Selon les énonciations de l'acte n°400 du 8 octobre 2016 elle a également consenti à la Sci [I]-[Localité 28] un contrat de prêt non concerné par les dispositions de l'article L313-1 du code de la consommation d'un montant de 873 000 euros au TEG de 2,42% l'an remboursable en 240 mensualités (6 mensualités de 1 702,35 euros, 233 échéances de 4 650,03 euros et 1 échéance de 6 649,01 euros à compter du 2 novembre 2016).
Le caractère averti de l'emprunteur personne morale, s'apprécie en la personne de son représentant.
M. [I], emprunteur à titre personnel et en qualité de dirigeant des Sci et Scea [I]-[Localité 28] et La Ferme de [Localité 28] exerçait déjà la profession d'agriculteur dans la Meuse, et d'ailleurs le prêt principal de 873 000 euros lui a été consenti à titre professionnel et expressément en dehors du champ d'application du droit de la consommation.
La banque n'était donc tenue ni à son égard ni à l'égard des deux personnes morales qu'il a créées d'aucun devoir de mise en garde.
L'obligation d'information et de conseil de la banque ne porte que sur les capacités de remboursement de l'emprunteur par rapport au montant du prêt et non sur l'opportunité ou sur les risques de l'opération financée.
En l'espèce ni la Sci [I]-[Localité 28] ni la CRCAM ne produisent le contrat de prêt de 873 000 euros destiné à l'acquisition de l'exploitation agricole principale.
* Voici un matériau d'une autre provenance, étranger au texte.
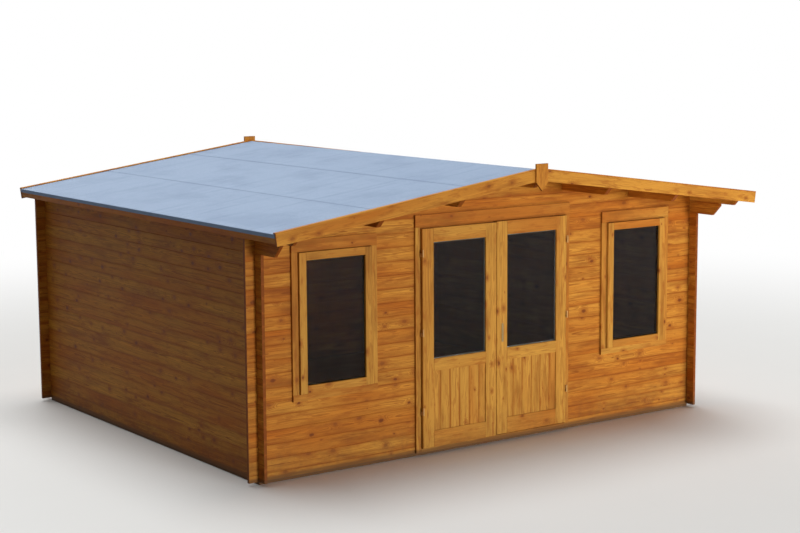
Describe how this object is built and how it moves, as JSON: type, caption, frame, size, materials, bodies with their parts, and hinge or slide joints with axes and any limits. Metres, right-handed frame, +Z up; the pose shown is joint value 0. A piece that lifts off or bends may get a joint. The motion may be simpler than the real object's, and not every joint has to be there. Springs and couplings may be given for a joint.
{
  "type": "garden shed",
  "caption": "Log-walled garden shed with a low felted roof overhanging the front, half-glazed double doors and a window each side.",
  "frame": {"origin": "middle of the shed's whole ground rectangle, at the level its bearers rest on", "axes": "+X to the right along the front seen from outside, +Y from the front to the back, +Z up"},
  "size_m": [5.1366, 4.716, 2.4707],
  "materials": {
    "stained_logs": "orange-brown stained pine logs",
    "joinery_pine": "golden stained pine joinery",
    "plain_boards": "planed boards",
    "treated_timber": "dark treated bearers",
    "roof_felt": "grey mineral-surfaced bitumen felt",
    "glazing": "clear sealed panes",
    "zinc_steel": "zinc-plated"
  },
  "bodies": {
    "shed": {"bearers": "treated_timber", "floor_boards": "plain_boards", "roof_boards_right": "plain_boards", "roof_boards_left": "plain_boards", "door_threshold": "joinery_pine", "right_wall": "stained_logs", "left_wall": "stained_logs", "right_top_logs": "stained_logs", "left_top_logs": "stained_logs", "front_wall_right": "stained_logs", "front_wall_left": "stained_logs", "back_wall": "stained_logs", "front_gable": "stained_logs", "back_gable": "stained_logs", "purlins": "stained_logs", "eave_trims": "joinery_pine", "front_barge_right": "joinery_pine", "front_barge_left": "joinery_pine", "back_barge_right": "joinery_pine", "back_barge_left": "joinery_pine", "barge_caps": "joinery_pine", "front_finial": "joinery_pine", "back_finial": "joinery_pine", "door_jamb_right": "joinery_pine", "door_jamb_left": "joinery_pine", "door_head": "joinery_pine", "window_frame_right": "joinery_pine", "window_frame_left": "joinery_pine", "casement_right": "joinery_pine", "casement_left": "joinery_pine", "roof_felt_right": "roof_felt", "roof_felt_left": "roof_felt", "window_glass_right": "glazing", "window_glass_left": "glazing", "hinge_pins": "zinc_steel"},
    "left_leaf": {"left_door_leaf": "joinery_pine", "left_door_panel": "joinery_pine", "left_door_glass": "glazing", "left_hinge_sleeves": "zinc_steel"},
    "right_leaf": {"right_door_leaf": "joinery_pine", "right_door_panel": "joinery_pine", "right_door_glass": "glazing", "right_hinge_sleeves": "zinc_steel", "lock_plate": "zinc_steel"}
  },
  "joints": [
    {"name": "left_leaf_hinge", "type": "hinge", "parent": "shed", "child": "left_leaf", "pos_m": [-0.7925, -1.772, 1.003], "axis": [0, 0, -1], "range_deg": [0, 160]},
    {"name": "right_leaf_hinge", "type": "hinge", "parent": "shed", "child": "right_leaf", "pos_m": [0.7925, -1.772, 1.003], "axis": [0, 0, 1], "range_deg": [0, 160]}
  ]
}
La Sci [I]-[Localité 28] ne produit aucun document comptable relatif à son activité postérieure à l'acquisition, ni à sa situation financière, à l'exception d'un mandat de vente sans exclusivité en cas de démarchage qu'elle a, concomitamment à la Scea La Ferme de [Localité 28] et M. [D] [I], confié le 22 mars 2018 à l'agence VV Groupe, portant sur
- une exploitation agricole sur 84 hectares avec 3600m² de bâtiment agricole, maison d'habitation de 280m² (sic), maison de 90 m² et un ancien mas
- le matériel (liste en annexe), panneaux solaires et les installations dans les bâtiments agricoles (liste en annexe) à [Localité 32] [Adresse 3] au prix estimé de 2 120 000 euros y compris la rémunération du mandataire de 120 000 euros.
Il a déjà été jugé qu'elle ne rapporte pas la preuve que la banque a été la rédactrice du 'dossier prévisionnel Juillet 2016-Juin 2019 [I] [D] Earl édité le 13/05/2016' n'est pas rapportée par les appelants.
Le jugement sera en conséquence encore confirmé en ce qu'il a écarté toute responsabilité de la CRCAM Languedoc Roussillon pour manquement à son obligation d'information et de conseil.
*responsabilité des notaires
Pour débouter les demandeurs à ce titre le tribunal a relevé qu'ils étaient assistés à la rédaction des actes par leur propre notaire de sorte que Me [F] le notaire instrumentaire n'était pas tenu à leur égard d'un devoir de conseil ; qu'ils ne reprochaient à leur propre notaire qu'un défaut d'information sur les incidences fiscales de la vente, qu'ils ne démontraient pas, et non un manquement à un tel devoir de conseil
Les appelants prétendent que la responsabilité des notaires est engagée sur le fondement délictuel.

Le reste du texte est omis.